### Material shown

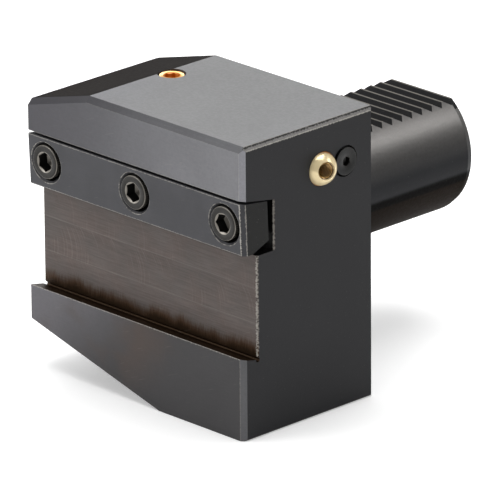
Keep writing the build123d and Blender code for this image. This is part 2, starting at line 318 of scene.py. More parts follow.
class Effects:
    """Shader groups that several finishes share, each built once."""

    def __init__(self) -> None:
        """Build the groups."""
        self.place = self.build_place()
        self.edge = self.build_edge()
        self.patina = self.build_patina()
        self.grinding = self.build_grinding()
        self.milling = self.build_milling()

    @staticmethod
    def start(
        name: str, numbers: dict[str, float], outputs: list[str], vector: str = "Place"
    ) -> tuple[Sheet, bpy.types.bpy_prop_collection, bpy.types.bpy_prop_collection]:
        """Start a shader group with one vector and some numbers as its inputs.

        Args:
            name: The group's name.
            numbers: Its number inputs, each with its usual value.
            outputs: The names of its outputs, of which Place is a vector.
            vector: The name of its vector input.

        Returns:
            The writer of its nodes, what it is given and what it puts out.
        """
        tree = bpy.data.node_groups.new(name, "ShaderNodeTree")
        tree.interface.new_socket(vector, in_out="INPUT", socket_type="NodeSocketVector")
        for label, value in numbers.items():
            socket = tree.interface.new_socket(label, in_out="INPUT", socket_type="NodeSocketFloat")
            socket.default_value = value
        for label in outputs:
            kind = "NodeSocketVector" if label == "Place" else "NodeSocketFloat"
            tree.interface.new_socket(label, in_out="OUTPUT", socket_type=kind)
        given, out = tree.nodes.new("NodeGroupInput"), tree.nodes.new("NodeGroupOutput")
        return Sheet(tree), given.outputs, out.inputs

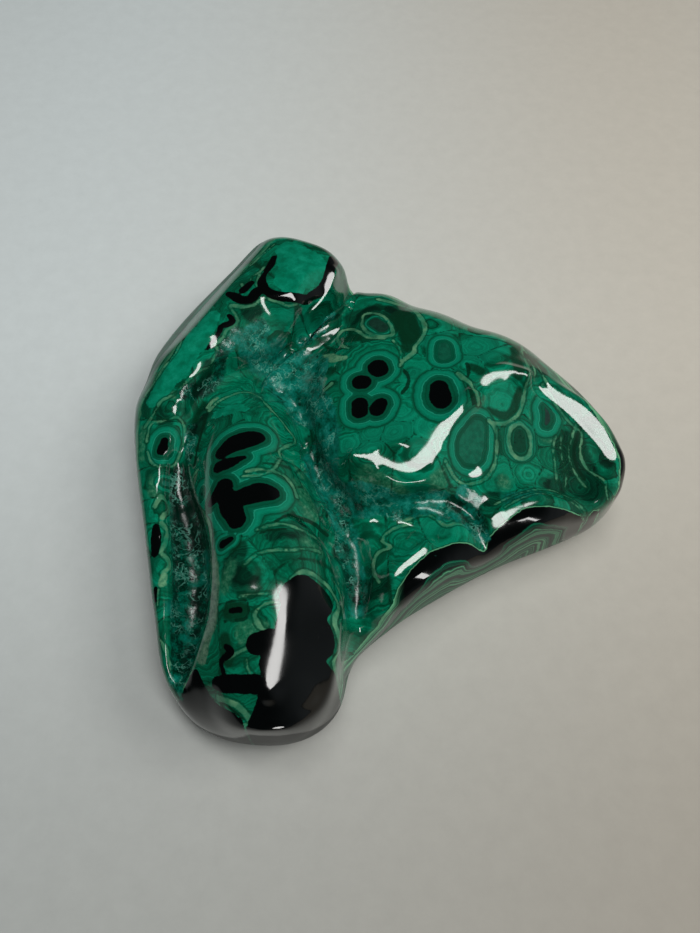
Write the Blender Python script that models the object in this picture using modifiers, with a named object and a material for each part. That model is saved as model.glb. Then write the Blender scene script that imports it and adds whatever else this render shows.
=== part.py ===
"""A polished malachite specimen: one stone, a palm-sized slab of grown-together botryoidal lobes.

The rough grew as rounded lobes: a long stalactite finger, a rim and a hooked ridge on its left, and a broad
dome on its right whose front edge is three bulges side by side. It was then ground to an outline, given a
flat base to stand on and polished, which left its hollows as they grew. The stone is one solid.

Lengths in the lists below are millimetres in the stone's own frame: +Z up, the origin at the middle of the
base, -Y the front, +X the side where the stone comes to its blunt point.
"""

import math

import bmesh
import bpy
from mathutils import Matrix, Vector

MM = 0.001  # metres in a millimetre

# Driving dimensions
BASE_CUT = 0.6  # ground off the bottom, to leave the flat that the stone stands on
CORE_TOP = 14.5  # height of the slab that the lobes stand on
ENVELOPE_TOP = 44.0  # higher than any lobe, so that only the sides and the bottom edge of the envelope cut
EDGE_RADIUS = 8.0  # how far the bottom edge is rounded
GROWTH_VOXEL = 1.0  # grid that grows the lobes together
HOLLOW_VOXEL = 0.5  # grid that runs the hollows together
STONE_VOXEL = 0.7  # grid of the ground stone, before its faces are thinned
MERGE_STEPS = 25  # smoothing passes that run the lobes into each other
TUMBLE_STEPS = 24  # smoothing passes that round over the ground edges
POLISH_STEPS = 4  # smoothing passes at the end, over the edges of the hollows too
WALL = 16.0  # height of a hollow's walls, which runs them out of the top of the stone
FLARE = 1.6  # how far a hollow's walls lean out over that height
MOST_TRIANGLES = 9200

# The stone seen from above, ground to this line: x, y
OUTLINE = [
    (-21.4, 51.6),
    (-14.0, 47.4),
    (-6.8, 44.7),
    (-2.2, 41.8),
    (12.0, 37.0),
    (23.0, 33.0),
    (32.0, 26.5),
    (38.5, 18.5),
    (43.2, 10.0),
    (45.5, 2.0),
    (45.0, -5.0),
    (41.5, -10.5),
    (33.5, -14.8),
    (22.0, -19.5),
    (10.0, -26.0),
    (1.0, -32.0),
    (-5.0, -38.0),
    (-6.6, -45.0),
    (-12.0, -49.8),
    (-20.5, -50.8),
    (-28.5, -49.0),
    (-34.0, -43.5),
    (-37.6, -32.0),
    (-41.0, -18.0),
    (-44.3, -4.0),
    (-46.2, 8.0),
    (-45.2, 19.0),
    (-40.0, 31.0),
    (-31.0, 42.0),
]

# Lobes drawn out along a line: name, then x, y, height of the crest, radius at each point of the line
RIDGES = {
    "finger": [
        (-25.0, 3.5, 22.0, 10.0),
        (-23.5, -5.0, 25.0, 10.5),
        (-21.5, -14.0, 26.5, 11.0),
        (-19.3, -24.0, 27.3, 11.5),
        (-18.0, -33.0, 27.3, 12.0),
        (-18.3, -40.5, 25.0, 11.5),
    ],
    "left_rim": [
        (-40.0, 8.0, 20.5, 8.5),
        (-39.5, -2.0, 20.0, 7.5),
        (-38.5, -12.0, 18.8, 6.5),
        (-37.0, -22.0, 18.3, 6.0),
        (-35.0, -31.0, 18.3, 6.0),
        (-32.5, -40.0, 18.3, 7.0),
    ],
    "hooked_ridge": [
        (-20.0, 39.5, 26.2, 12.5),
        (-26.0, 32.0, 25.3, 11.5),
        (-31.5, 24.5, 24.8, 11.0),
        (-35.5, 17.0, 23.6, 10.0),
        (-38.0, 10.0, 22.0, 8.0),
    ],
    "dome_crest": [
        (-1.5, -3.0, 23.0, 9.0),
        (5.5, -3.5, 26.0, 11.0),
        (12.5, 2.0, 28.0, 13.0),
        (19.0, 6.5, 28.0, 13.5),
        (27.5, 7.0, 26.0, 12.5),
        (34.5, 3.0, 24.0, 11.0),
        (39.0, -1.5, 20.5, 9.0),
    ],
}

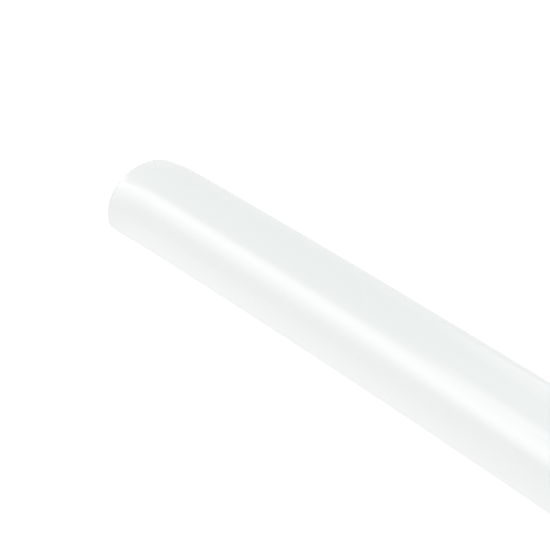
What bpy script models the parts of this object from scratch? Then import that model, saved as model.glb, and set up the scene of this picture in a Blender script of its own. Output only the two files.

######

Task prompt:
Give all the entries again exactly; leave none out.

Final answer:
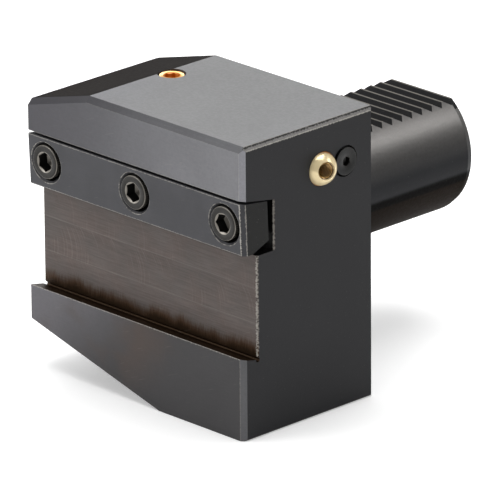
Keep writing the build123d and Blender code for this image. This is part 2, starting at line 318 of scene.py. More parts follow.
class Effects:
    """Shader groups that several finishes share, each built once."""

    def __init__(self) -> None:
        """Build the groups."""
        self.place = self.build_place()
        self.edge = self.build_edge()
        self.patina = self.build_patina()
        self.grinding = self.build_grinding()
        self.milling = self.build_milling()

    @staticmethod
    def start(
        name: str, numbers: dict[str, float], outputs: list[str], vector: str = "Place"
    ) -> tuple[Sheet, bpy.types.bpy_prop_collection, bpy.types.bpy_prop_collection]:
        """Start a shader group with one vector and some numbers as its inputs.

        Args:
            name: The group's name.
            numbers: Its number inputs, each with its usual value.
            outputs: The names of its outputs, of which Place is a vector.
            vector: The name of its vector input.

        Returns:
            The writer of its nodes, what it is given and what it puts out.
        """
        tree = bpy.data.node_groups.new(name, "ShaderNodeTree")
        tree.interface.new_socket(vector, in_out="INPUT", socket_type="NodeSocketVector")
        for label, value in numbers.items():
            socket = tree.interface.new_socket(label, in_out="INPUT", socket_type="NodeSocketFloat")
            socket.default_value = value
        for label in outputs:
            kind = "NodeSocketVector" if label == "Place" else "NodeSocketFloat"
            tree.interface.new_socket(label, in_out="OUTPUT", socket_type=kind)
        given, out = tree.nodes.new("NodeGroupInput"), tree.nodes.new("NodeGroupOutput")
        return Sheet(tree), given.outputs, out.inputs

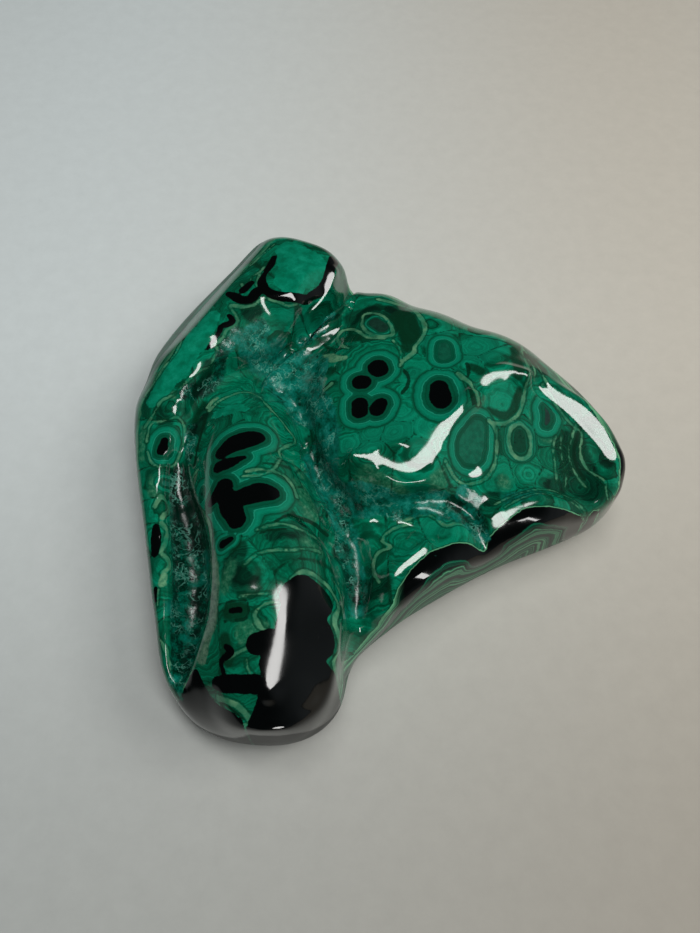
Write the Blender Python script that models the object in this picture using modifiers, with a named object and a material for each part. That model is saved as model.glb. Then write the Blender scene script that imports it and adds whatever else this render shows.
=== part.py ===
"""A polished malachite specimen: one stone, a palm-sized slab of grown-together botryoidal lobes.

The rough grew as rounded lobes: a long stalactite finger, a rim and a hooked ridge on its left, and a broad
dome on its right whose front edge is three bulges side by side. It was then ground to an outline, given a
flat base to stand on and polished, which left its hollows as they grew. The stone is one solid.

Lengths in the lists below are millimetres in the stone's own frame: +Z up, the origin at the middle of the
base, -Y the front, +X the side where the stone comes to its blunt point.
"""

import math

import bmesh
import bpy
from mathutils import Matrix, Vector

MM = 0.001  # metres in a millimetre

# Driving dimensions
BASE_CUT = 0.6  # ground off the bottom, to leave the flat that the stone stands on
CORE_TOP = 14.5  # height of the slab that the lobes stand on
ENVELOPE_TOP = 44.0  # higher than any lobe, so that only the sides and the bottom edge of the envelope cut
EDGE_RADIUS = 8.0  # how far the bottom edge is rounded
GROWTH_VOXEL = 1.0  # grid that grows the lobes together
HOLLOW_VOXEL = 0.5  # grid that runs the hollows together
STONE_VOXEL = 0.7  # grid of the ground stone, before its faces are thinned
MERGE_STEPS = 25  # smoothing passes that run the lobes into each other
TUMBLE_STEPS = 24  # smoothing passes that round over the ground edges
POLISH_STEPS = 4  # smoothing passes at the end, over the edges of the hollows too
WALL = 16.0  # height of a hollow's walls, which runs them out of the top of the stone
FLARE = 1.6  # how far a hollow's walls lean out over that height
MOST_TRIANGLES = 9200

# The stone seen from above, ground to this line: x, y
OUTLINE = [
    (-21.4, 51.6),
    (-14.0, 47.4),
    (-6.8, 44.7),
    (-2.2, 41.8),
    (12.0, 37.0),
    (23.0, 33.0),
    (32.0, 26.5),
    (38.5, 18.5),
    (43.2, 10.0),
    (45.5, 2.0),
    (45.0, -5.0),
    (41.5, -10.5),
    (33.5, -14.8),
    (22.0, -19.5),
    (10.0, -26.0),
    (1.0, -32.0),
    (-5.0, -38.0),
    (-6.6, -45.0),
    (-12.0, -49.8),
    (-20.5, -50.8),
    (-28.5, -49.0),
    (-34.0, -43.5),
    (-37.6, -32.0),
    (-41.0, -18.0),
    (-44.3, -4.0),
    (-46.2, 8.0),
    (-45.2, 19.0),
    (-40.0, 31.0),
    (-31.0, 42.0),
]

# Lobes drawn out along a line: name, then x, y, height of the crest, radius at each point of the line
RIDGES = {
    "finger": [
        (-25.0, 3.5, 22.0, 10.0),
        (-23.5, -5.0, 25.0, 10.5),
        (-21.5, -14.0, 26.5, 11.0),
        (-19.3, -24.0, 27.3, 11.5),
        (-18.0, -33.0, 27.3, 12.0),
        (-18.3, -40.5, 25.0, 11.5),
    ],
    "left_rim": [
        (-40.0, 8.0, 20.5, 8.5),
        (-39.5, -2.0, 20.0, 7.5),
        (-38.5, -12.0, 18.8, 6.5),
        (-37.0, -22.0, 18.3, 6.0),
        (-35.0, -31.0, 18.3, 6.0),
        (-32.5, -40.0, 18.3, 7.0),
    ],
    "hooked_ridge": [
        (-20.0, 39.5, 26.2, 12.5),
        (-26.0, 32.0, 25.3, 11.5),
        (-31.5, 24.5, 24.8, 11.0),
        (-35.5, 17.0, 23.6, 10.0),
        (-38.0, 10.0, 22.0, 8.0),
    ],
    "dome_crest": [
        (-1.5, -3.0, 23.0, 9.0),
        (5.5, -3.5, 26.0, 11.0),
        (12.5, 2.0, 28.0, 13.0),
        (19.0, 6.5, 28.0, 13.5),
        (27.5, 7.0, 26.0, 12.5),
        (34.5, 3.0, 24.0, 11.0),
        (39.0, -1.5, 20.5, 9.0),
    ],
}

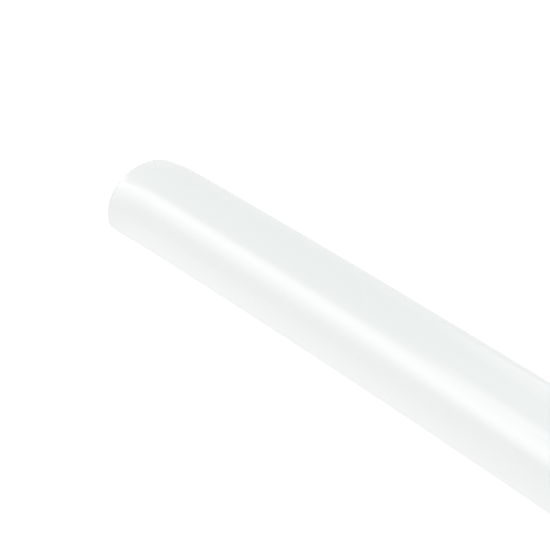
What bpy script models the parts of this object from scratch? Then import that model, saved as model.glb, and set up the scene of this picture in a Blender script of its own. Output only the two files.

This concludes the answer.